Any lawyer may start off by trying to get the best deal for their client, and so would propose ‘best’ rather than ‘reasonable’ as a starting point. But whether it’s then worth arguing the toss is another matter. As long as the client appreciates that ‘best’ requires more effort than ‘reasonable’, it’s up to the client to decide what’s worth insisting on with the other side. To argue the point simply because you know that ‘best’ is better than ‘reasonable’ when the client doesn’t think it’s important would indeed be unnecessary pedantry – unless you are doing so on purpose as part of an overall negotiation tactic, to have concessions to trade later.

Legal Bizzle then gives the following clauses as an example of how difference of wording matters:

The supplier shall not in any event be liable for any indirect, special or consequential loss, howsoever arising (including but not limited to loss of anticipated profits)

The supplier shall not in any event be liable for any loss of anticipated profits or for any indirect, special or consequential loss, howsoever arising

Whether to exclude liability ONLY for anticipated profits or for all indirect losses, of which anticipated profits is one small example is clearly not just a formal stickler type of objection. Most clients would understand that if they are not insured for certain liabilities their business would suffer, and will not regard discussions over such clauses as pedantic. It’s the very essence of what they use lawyers for – to look after their interests.

However, often contracts include many quite tedious procedural details which don’t really need to be in the agreement at all. For example, for many SME web development projects the standard web development precedents are overkill in my view.
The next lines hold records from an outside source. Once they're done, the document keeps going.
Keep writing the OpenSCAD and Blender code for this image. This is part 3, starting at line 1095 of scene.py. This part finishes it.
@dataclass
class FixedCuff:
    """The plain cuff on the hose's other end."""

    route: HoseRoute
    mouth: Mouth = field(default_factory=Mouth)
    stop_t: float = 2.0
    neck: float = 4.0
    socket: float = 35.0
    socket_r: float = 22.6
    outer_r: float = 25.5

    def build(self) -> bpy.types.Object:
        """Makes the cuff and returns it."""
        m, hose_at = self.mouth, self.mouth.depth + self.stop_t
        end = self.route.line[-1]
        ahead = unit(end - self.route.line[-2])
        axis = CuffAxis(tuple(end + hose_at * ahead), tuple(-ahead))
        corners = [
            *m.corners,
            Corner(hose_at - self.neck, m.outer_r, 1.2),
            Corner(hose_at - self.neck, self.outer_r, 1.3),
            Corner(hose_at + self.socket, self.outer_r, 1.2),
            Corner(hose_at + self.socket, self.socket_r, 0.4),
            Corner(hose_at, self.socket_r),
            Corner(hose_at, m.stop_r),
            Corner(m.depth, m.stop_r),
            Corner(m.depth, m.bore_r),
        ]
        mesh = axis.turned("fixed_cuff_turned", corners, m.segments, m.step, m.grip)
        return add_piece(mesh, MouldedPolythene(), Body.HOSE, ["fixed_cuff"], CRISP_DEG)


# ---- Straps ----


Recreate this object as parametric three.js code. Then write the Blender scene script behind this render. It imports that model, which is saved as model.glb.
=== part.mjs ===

They run to 15 pages, and among other things, spell out in excruciating detail how acceptance testing should be carried out and notifications of errors sent, and how these will be remedied/retested etc. Whole pages of standard web development contracts can be cut out and a much briefer document created that just focuses on important risks and essential commercial issues. Most clients prefer briefer contracts, although longer contracts have their place – usually in larger projects.

Perhaps if as a profession us lawyers could see the wood from the trees more, and focused on creating shorter, clearer precedents that addressed the real risks of transactions, clients would better understand how we add value. But as long as we continue to have epic contracts that seek to address every single risk, regardless of the amounts at stake, or the commercial realities, we are at risk of seeming to be pedants arguing over unimportant trivia.

For me good lawyering is about being commercial and business like first and foremost. Pedantry has no place.

It is harder for in house lawyers as they may not be able to simply advise their client and ask them to indicate how to  proceed. Say the issue is, for example, whether to insist on ‘best’ rather than ‘reasonable’ in house lawyers themselves will have to weigh whether it’s worth insisting on this during negotiations as their client is the company, and a company has many stakeholders whose interests need to be borne in mind.

When the immediate  ‘instructing client’ is the sales staff who may regard the lawyer as an obstacle to a signed deal it can be extremely challenging. The sales staff are likely to be cavalier about contract wording, so the lawyer will be operating in difficult conditions. Maybe Legal Bizzle has to be proud to be a ‘pedant’ because it can feel like pedantry operating in such a scenario.